Larry P. Ellsworth Esq.

Jenner & Block
Ellsworth, Larry

Larry P. Ellsworth is a Partner and litigator in the Washington, D.C., office of Jenner & Block who has more than 20 years of regulatory experience. Mr. Ellsworth defends some of the largest companies in the U.S. in confidential securities investigations, as well as in private class actions and derivative actions. He also represents officers of large companies, some involving grand jury investigations, and advises Boards of Directors and audit committees on internal investigations related to a variety of potential violations.

Prior to joining Jenner & Block, Mr. Ellsworth served as Assistant Chief Litigation Counsel for the U.S. Securities and Exchange Commission’s (SEC) Trial Unit. In that role, he received the Stanley Sporkin Award, the highest honor for enforcement efforts at the SEC, and recognition as one of the best trial counsels ever to represent the Commission. During his 12-year tenure at the SEC, Mr. Ellsworth never lost a case. Before joining the SEC, he served as Vice President and Director of Litigation for a Fortune 50 Company.

Mr. Ellsworth has lectured on securities enforcement issues at the Georgetown University Law School.

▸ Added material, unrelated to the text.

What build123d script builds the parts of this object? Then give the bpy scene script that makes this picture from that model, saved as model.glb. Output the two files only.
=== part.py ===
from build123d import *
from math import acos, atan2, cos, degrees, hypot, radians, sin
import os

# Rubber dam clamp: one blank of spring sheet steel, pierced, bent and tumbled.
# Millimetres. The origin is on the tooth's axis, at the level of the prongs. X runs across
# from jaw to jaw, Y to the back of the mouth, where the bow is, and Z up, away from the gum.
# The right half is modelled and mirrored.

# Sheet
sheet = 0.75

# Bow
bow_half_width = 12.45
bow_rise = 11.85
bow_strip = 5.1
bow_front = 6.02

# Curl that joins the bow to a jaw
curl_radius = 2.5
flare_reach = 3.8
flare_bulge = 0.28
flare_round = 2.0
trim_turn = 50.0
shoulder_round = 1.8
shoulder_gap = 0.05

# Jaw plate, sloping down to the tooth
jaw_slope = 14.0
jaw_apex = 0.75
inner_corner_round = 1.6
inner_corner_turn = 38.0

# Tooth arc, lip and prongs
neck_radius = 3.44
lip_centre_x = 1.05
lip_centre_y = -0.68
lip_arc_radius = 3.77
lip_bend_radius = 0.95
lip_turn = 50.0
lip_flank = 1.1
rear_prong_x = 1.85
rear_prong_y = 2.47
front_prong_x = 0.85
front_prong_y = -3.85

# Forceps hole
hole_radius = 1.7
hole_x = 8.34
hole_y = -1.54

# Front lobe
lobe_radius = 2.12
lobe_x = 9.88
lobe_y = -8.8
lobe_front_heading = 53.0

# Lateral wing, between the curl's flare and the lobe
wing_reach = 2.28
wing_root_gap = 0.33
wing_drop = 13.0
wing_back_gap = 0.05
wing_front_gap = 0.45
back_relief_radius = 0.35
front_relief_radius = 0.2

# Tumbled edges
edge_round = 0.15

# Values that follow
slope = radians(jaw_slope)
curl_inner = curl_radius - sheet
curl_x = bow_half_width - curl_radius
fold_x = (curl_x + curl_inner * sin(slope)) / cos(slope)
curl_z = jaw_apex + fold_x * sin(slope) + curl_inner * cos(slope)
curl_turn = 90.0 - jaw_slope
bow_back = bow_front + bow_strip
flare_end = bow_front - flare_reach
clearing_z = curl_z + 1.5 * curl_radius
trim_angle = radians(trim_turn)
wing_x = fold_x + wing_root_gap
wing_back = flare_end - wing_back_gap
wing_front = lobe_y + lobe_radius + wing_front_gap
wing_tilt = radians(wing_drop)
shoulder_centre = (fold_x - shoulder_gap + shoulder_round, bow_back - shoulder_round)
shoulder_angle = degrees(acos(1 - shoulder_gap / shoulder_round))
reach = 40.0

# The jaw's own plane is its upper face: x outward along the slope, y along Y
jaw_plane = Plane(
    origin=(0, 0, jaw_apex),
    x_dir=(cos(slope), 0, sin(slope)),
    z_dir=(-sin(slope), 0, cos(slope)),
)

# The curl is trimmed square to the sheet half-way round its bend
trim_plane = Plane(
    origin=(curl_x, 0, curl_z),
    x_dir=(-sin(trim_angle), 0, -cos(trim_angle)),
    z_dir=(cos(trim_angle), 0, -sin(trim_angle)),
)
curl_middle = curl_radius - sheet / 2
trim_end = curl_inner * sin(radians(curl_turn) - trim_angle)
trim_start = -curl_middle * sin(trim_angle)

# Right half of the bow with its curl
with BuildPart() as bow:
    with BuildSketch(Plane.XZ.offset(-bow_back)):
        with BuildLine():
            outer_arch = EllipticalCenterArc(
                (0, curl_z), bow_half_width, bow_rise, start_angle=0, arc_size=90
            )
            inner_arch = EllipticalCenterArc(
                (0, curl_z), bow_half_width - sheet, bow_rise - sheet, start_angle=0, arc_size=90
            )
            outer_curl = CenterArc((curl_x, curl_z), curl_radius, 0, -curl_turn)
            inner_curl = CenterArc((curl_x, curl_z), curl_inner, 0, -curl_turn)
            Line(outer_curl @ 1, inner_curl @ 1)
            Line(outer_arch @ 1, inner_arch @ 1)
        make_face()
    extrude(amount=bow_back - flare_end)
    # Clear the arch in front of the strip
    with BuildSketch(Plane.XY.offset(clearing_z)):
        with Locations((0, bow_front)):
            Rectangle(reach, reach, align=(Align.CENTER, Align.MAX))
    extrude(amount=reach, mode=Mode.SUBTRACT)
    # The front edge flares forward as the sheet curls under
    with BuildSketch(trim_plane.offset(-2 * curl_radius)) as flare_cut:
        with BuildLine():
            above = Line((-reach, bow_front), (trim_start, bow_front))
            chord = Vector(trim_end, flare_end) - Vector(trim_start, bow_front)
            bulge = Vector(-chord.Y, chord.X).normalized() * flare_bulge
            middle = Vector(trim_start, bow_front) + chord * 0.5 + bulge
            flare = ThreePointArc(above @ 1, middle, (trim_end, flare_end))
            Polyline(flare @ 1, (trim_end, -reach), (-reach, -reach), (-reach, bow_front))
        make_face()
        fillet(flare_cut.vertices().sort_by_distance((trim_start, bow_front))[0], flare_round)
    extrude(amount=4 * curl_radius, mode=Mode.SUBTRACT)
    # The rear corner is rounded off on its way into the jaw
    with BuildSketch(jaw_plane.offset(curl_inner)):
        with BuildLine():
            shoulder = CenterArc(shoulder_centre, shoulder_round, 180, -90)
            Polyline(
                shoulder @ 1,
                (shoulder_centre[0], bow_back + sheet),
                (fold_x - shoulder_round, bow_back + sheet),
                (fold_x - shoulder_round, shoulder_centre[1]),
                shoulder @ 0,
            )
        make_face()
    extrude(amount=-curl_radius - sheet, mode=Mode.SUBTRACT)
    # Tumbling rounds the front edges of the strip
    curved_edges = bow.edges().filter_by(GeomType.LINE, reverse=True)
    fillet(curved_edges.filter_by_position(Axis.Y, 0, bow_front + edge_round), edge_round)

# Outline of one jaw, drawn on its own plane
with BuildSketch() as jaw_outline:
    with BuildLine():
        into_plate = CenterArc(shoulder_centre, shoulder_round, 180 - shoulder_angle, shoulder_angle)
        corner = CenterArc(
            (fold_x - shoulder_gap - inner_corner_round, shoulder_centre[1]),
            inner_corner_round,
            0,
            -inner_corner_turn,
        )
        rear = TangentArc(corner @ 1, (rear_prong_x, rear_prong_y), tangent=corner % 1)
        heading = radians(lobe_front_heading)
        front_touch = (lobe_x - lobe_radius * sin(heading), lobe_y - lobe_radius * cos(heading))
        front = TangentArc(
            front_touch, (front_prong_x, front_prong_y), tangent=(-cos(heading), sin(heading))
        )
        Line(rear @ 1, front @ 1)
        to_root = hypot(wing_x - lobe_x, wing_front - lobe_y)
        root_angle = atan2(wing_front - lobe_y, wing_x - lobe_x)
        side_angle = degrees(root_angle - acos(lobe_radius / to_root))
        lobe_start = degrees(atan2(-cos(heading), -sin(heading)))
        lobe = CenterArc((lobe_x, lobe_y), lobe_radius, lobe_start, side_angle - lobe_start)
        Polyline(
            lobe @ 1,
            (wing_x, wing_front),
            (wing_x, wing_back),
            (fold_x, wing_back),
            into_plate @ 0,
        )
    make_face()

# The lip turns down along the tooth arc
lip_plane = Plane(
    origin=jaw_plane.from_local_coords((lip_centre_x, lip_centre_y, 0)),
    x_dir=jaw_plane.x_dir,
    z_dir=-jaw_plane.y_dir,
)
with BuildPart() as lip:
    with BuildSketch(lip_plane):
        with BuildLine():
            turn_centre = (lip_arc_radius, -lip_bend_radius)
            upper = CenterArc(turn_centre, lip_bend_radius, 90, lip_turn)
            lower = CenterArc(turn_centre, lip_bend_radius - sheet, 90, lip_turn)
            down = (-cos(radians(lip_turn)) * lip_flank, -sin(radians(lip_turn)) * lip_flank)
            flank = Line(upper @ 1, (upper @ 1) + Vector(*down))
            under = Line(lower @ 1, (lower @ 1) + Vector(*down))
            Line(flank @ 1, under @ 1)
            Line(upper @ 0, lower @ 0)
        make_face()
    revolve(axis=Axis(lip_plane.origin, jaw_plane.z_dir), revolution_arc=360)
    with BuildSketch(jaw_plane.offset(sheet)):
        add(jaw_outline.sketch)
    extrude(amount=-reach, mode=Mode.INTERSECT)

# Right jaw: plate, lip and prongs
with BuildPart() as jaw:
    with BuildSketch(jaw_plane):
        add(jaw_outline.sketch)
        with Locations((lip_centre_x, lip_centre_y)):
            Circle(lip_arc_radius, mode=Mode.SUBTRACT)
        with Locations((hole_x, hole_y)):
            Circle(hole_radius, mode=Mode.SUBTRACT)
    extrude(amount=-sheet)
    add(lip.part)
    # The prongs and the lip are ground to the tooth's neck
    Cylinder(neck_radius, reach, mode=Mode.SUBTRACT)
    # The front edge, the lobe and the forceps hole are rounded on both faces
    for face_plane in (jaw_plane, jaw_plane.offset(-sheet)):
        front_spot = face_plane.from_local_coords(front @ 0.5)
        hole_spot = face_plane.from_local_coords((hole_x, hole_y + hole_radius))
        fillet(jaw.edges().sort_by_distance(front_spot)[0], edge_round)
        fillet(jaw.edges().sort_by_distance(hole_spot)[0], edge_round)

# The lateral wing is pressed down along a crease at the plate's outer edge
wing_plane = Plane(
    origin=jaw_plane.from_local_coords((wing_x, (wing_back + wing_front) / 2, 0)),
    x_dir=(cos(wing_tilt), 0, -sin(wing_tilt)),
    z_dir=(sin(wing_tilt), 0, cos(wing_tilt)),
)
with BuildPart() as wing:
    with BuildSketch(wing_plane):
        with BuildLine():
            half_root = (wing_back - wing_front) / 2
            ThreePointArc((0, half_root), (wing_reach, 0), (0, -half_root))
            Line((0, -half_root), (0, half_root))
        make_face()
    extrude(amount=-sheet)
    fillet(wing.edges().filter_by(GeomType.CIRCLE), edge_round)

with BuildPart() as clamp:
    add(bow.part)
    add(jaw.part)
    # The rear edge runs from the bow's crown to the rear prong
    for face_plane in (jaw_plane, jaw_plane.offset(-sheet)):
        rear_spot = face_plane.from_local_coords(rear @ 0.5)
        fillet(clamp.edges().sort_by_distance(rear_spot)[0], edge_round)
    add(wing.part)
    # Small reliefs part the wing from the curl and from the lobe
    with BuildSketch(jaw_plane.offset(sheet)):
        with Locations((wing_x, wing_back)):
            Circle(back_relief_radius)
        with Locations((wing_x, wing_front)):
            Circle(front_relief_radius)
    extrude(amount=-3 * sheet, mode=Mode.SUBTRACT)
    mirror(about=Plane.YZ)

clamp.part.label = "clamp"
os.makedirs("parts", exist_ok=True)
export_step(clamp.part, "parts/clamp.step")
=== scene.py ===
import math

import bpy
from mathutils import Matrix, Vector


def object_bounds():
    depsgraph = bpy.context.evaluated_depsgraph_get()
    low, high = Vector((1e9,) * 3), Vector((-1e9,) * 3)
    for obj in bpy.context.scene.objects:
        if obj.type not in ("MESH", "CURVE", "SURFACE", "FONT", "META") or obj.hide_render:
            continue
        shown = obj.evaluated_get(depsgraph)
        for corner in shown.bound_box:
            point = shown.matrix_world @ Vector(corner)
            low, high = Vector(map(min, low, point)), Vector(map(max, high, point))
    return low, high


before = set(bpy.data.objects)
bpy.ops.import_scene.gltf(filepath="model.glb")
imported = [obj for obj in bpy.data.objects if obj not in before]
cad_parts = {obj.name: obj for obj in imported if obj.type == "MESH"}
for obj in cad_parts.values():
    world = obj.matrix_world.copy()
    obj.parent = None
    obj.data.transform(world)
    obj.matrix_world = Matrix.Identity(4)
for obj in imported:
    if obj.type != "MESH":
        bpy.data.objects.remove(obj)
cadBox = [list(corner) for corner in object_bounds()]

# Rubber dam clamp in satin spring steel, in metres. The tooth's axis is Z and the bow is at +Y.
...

Active in the District of Columbia Bar throughout his career, he has most recently served as Chair of the Corporations, Finance, and Securities Law Section. Mr. Ellsworth has published extensively on a variety of topics related to his practice.

Mr. Ellsworth earned his B.A. from Michigan State University, his LL.M. from the Georgetown University Law Center and his J.D. from Harvard Law School.

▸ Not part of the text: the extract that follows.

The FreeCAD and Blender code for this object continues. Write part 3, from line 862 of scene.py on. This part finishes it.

He is the co-author of Bloomberg BNA Corporate Practice Portfolio Series No. 15-4th, Inside Information: Prevention of Abuse.  This portfolio volume addresses the obligations of a U.S. public company and its insiders arising from the possession of material nonpublic information concerning the company or its securities. After initially discussing what information is deemed to be material and nonpublic, the portfolio then analyzes the prohibitions against insider trading, the scope of the company's obligation to disclose material information, and the formulation of corporate procedures that promote compliance with the insider trading prohibitions and disclosure requirements. The portfolio also discusses potential liabilities and statutory defenses for insider trading, as well as the liability for short-swing profits under Section 16 of the Securities Exchange Act of 1934.